In order to write out an XML file correctly, we also have to know the valid ordering of paths for elements that are not ordered. This ordering is generated automatically from the DTD, constructed by merging. If there are any cycles in the ordering, then the CLDR tools will throw an exception, and you have to fix it. That also means that we cannot have complicated DTDs; each non-leaf node MUST be of the form:
- <!ELEMENT foo (alias (first?, second*, third?, … special*))>.
The subelements of an element will vary between * and ?. Note however that all leaf nodes MUST allow for the attributes alt=… draft=… and references=…. So that the alt can work, the leaf nodes MUST occur in their parent as *, not ?, even if logically there can be only one. For example, even though logically there is only a single quotationStart, we see:
-
<!ELEMENT delimiters (alias (quotationStart*, …
Attributes
The attribute order is much more flexible, since it doesn’t affect the validity of the file. That is, in XML the following are equal:
- <info iso4217=”ADP” digits=”0” rounding=”0”/>
- <info digits=”0” rounding=”0” iso4217=”ADP”/>
However, when this is turned into a path, the order does matter. That is, as strings the following are not equal
- //supplementalData/currencyData/fractions/info[@iso4217=”ADP”][@digits=”0”][@rounding=”0”]
- //supplementalData/currencyData/fractions/info[@digits=”0”][@rounding=”0”][@iso4217=”ADP”]
The ordering of attributes in the string path and in the output file is controlled by the ordering in the DTD. Certain attributes always come first (like _q and type), and certain others always come last (like draft and references). Normally you add new attributes to the middle somewhere.

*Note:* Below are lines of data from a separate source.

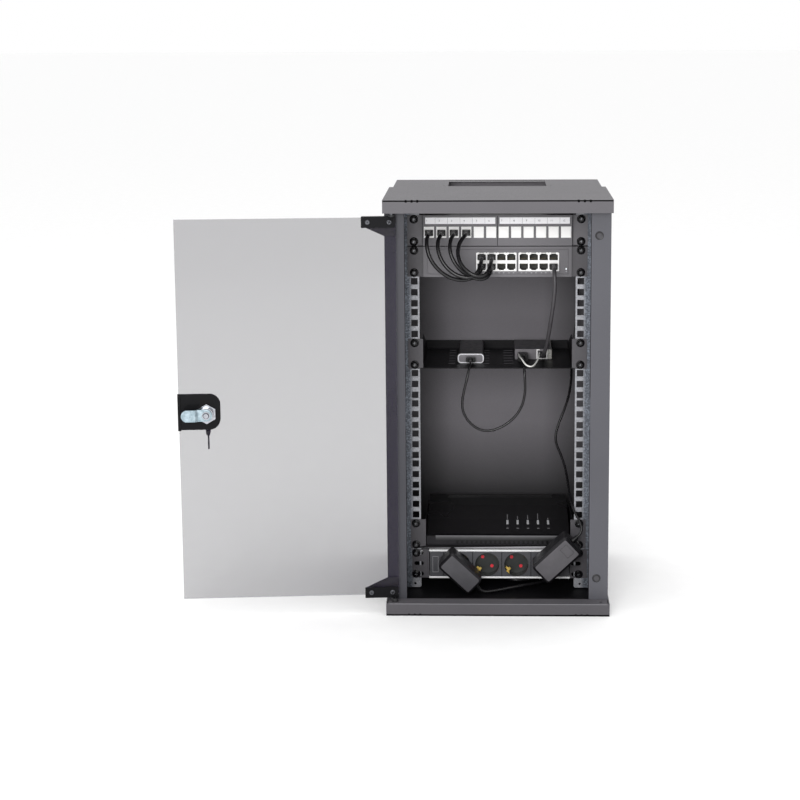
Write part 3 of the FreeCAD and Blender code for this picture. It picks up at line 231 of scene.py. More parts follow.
def plastic(name, c, rough=(0.38, 0.5), tint=0.08, grain=2600.0, depth=0.00005, spec=0.5, coat=0.0):
    """Moulded plastic with a spark-eroded grain."""
    k = Mat(name, spec=spec, coat=coat, coat_rough=0.2)
    lo, hi = [tuple(x * f for x in c[:3]) + (1,) for f in (1 - tint, 1 + tint)]
    k.color(k.ramp(k.noise(60.0, 4.0, 0.6), [(0.35, lo), (0.65, hi)]))
    k.rough(k.range(k.noise(140.0, 3.0), *rough))
    k.bump(k.voronoi(grain), depth, 0.5)
    return k.m

def bright(name, c, rough=(0.16, 0.3), tint=0.1, streak=None, depth=0.00003, scale=260.0, metal=1.0):
    """Plated or polished metal; streak is the direction of a brushed grain."""
    k = Mat(name, metal=metal)
    vec = k.mapped(streak) if streak else None
    lo, hi = [tuple(min(1.0, x * f) for x in c[:3]) + (1,) for f in (1 - tint, 1 + tint)]
    n1 = k.noise(scale, 4.0, 0.62, vec=vec)
    k.color(k.ramp(n1, [(0.32, lo), (0.68, hi)]))
    k.rough(k.range(k.noise(scale * 1.7, 3.0, vec=vec), *rough))
    k.bump(k.noise(scale * 2.4, 3.0, vec=vec), depth, 0.5)
    return k.m

# ------------------------------------------------------------------ materials
M = {}
M["shell"] = powder("shell_coat", rgb(86, 84, 88), rough=(0.44, 0.58))
# front faces of the posts: a darker copy of the shell coat, painted shade
M["shell_post"] = powder("coat_post_right_shaded", rgb(76, 76, 82), rough=(0.42, 0.55))
# rear wall's coat, darkened towards the side rails and towards the bottom: painted shade
k = Mat("shell_coat_rear_shaded", spec=0.4)
xyz = k.node("ShaderNodeSeparateXYZ"); k.link(k.co, xyz.inputs[0])
side = k.range(k.math("ABSOLUTE", xyz.outputs["X"]), 1.0, 0.42, 0.070, 0.122)
low = k.range(xyz.outputs["Z"], 0.2, 1.0, 0.105, 0.21)
fine = k.ramp(k.noise(1500, 3, 0.6), [(0.34, rgb(106, 103, 108)), (0.66, rgb(120, 117, 122))])
k.color(k.mix(1.0, fine, k.ramp(k.math("MULTIPLY", side, low), [(0.0, (0.0, 0.0, 0.0)), (1.0, (1.0, 1.0, 1.0))]), "MULTIPLY"))
k.rough(k.range(k.noise(900, 2), 0.46, 0.6))
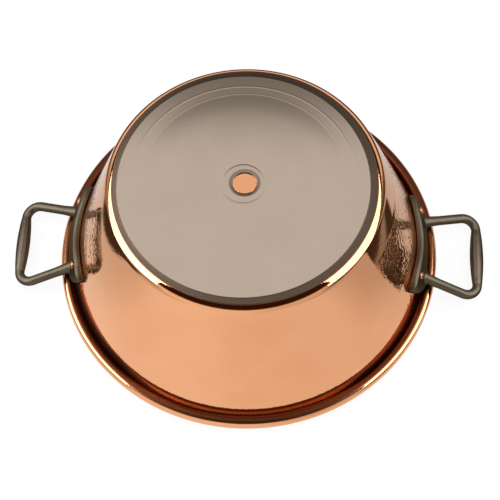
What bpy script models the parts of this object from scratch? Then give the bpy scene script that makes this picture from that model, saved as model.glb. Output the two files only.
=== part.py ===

When computing the file ordering, we compare paths using CLDRFile.ldmlComparator. Here is the basic ordering algorithm:
Walk through the elements in the path. For each element and its attributes:
- compare the corresponding elements at that level in the respective paths; if unequal, return their ordering
- If they are orderedElements, treat them as equal (the _q attributes will distinguish them).
- Otherwise the “less than” ordering is given by elementOrdering.
- otherwise compare the respective attributes and attribute values, one by one:
- if the attributes are unequal, return their ordering (according to attributeOrdering)
- if the attribute values are unequal, return their ordering
While attribute value orderings are mostly alphabetic, we do have a number of tweaks in getAttributeValueComparator so that values come in a reasonable order, such as “sun” < “mon” < “tues” < …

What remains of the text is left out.